The new chief will administer a department consisting of 41 sworn officers and 19 full- and part-time civilians, operating under a 2010 budget of $4.4 million.

Finlay said he harbors no particular opinion on hiring from within versus going outside the department for a chief.

"My philosophy is that you have to do what is right for the town of Smithfield, whatever that might be," he said.

But the McGarry vacancy prompted one immediate call for a hire from within.

State Rep. Thomas Winfield, a Democrat who represents Smithfield, on Tuesday called The Valley Breeze & Observer, issuing a statement in which he said that the town in the past has often gone outside to hire department heads, and "I have a problem with that."

He said the local department has qualified officers "who work there day to day and give us everything we ask for. We have a Police Department with no problems."

Winfield did not mention specific names, but when asked about St. Sauveur's interest in the job, said the deputy chief is qualified "hands down, without a doubt."

He said that going outside the department would also create a morale problem, pushing aside those whom "we've groomed to be leaders."

McGarry himself was brought in from the outside by then-Town Manager Jeffrey Minor, on the unanimous recommendation of a seven-member search committee that received 100 applications.

The appointment surprised some, who expected the job to go to the deputy chief, and acting chief at the time, Prescott Williams III.

McGarry had seemed uneasy in his job after the political turmoil of 2007, when he and other department heads criticized the then-Democratic administration for allegedly trying to fire former Town Manager Stanley Usovicz, who later resigned.

That same year the police union took a lopsided vote of no confidence in the chief, saying it doubted his continued ability to lead, but supplying no details.

Deputy Chief St. Sauveur, who is not a union member, strongly backed the chief at the time, terming him a consummate professional who had brought significant improvement to the department.

St. Sauveur, who lives in Smithfield, said this week that among McGarry's accomplishments were a wide array of technological advances, mandated training programs, and long-term accreditation by the independent Commission on Accreditation for Law Enforcement Agencies.

Sylvia Thompson, vice president of the Hopkinton council and a member of the search committee, said she voted for McGarry from a field of 24 applicants because he "has the experience, skills and integrity to properly manage our town and its employees." She said McGarry was the search committee's unanimous choice.

Finlay said the terms of St.
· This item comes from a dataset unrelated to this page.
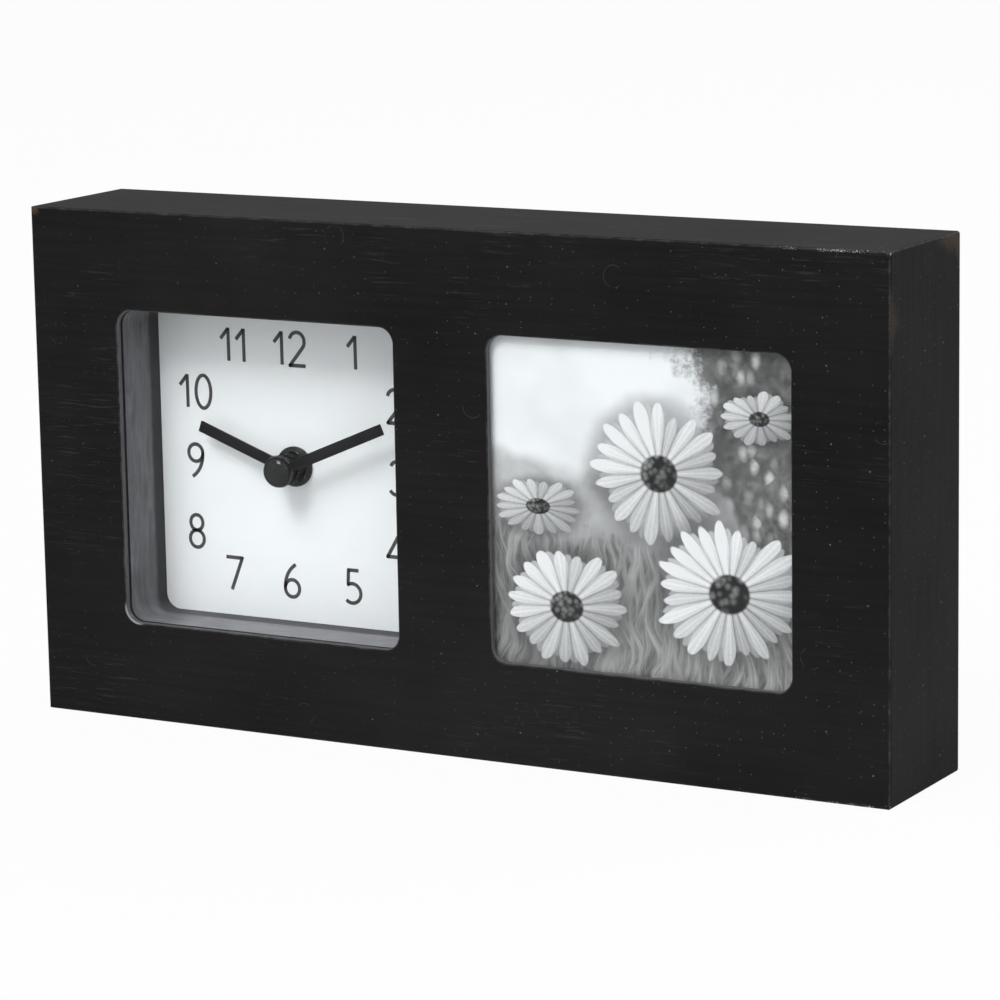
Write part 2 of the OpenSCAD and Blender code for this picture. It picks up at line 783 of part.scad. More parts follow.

Sauveur's compensation as acting chief during the search period are yet to be worked out.

The deputy chief has served as acting chief before, in times when McGarry substituted as town manager in Finlay's absence. In fact, St. Sauveur had been filling in for McGarry over the past six weeks while Finlay was out on sick leave and the chief spelled him.

The deputy chief was appointed to that rank from captain in 2004.

He has been with the department since 1988, when he graduated from Westfield (Mass.) State College. He earned a master's degree in administrative justice from Salve Regina University in 1993.

Finlay said he would like a selection committee comprising two Town Council members, the human resources director, at least two outside experts in law enforcement, and one or two town residents.

McGarry was on vacation earlier this week and could not be reached by press time.

In Hopkinton he succeeds William DiLibero, who resigned to become town manager in neighboring Charlestown.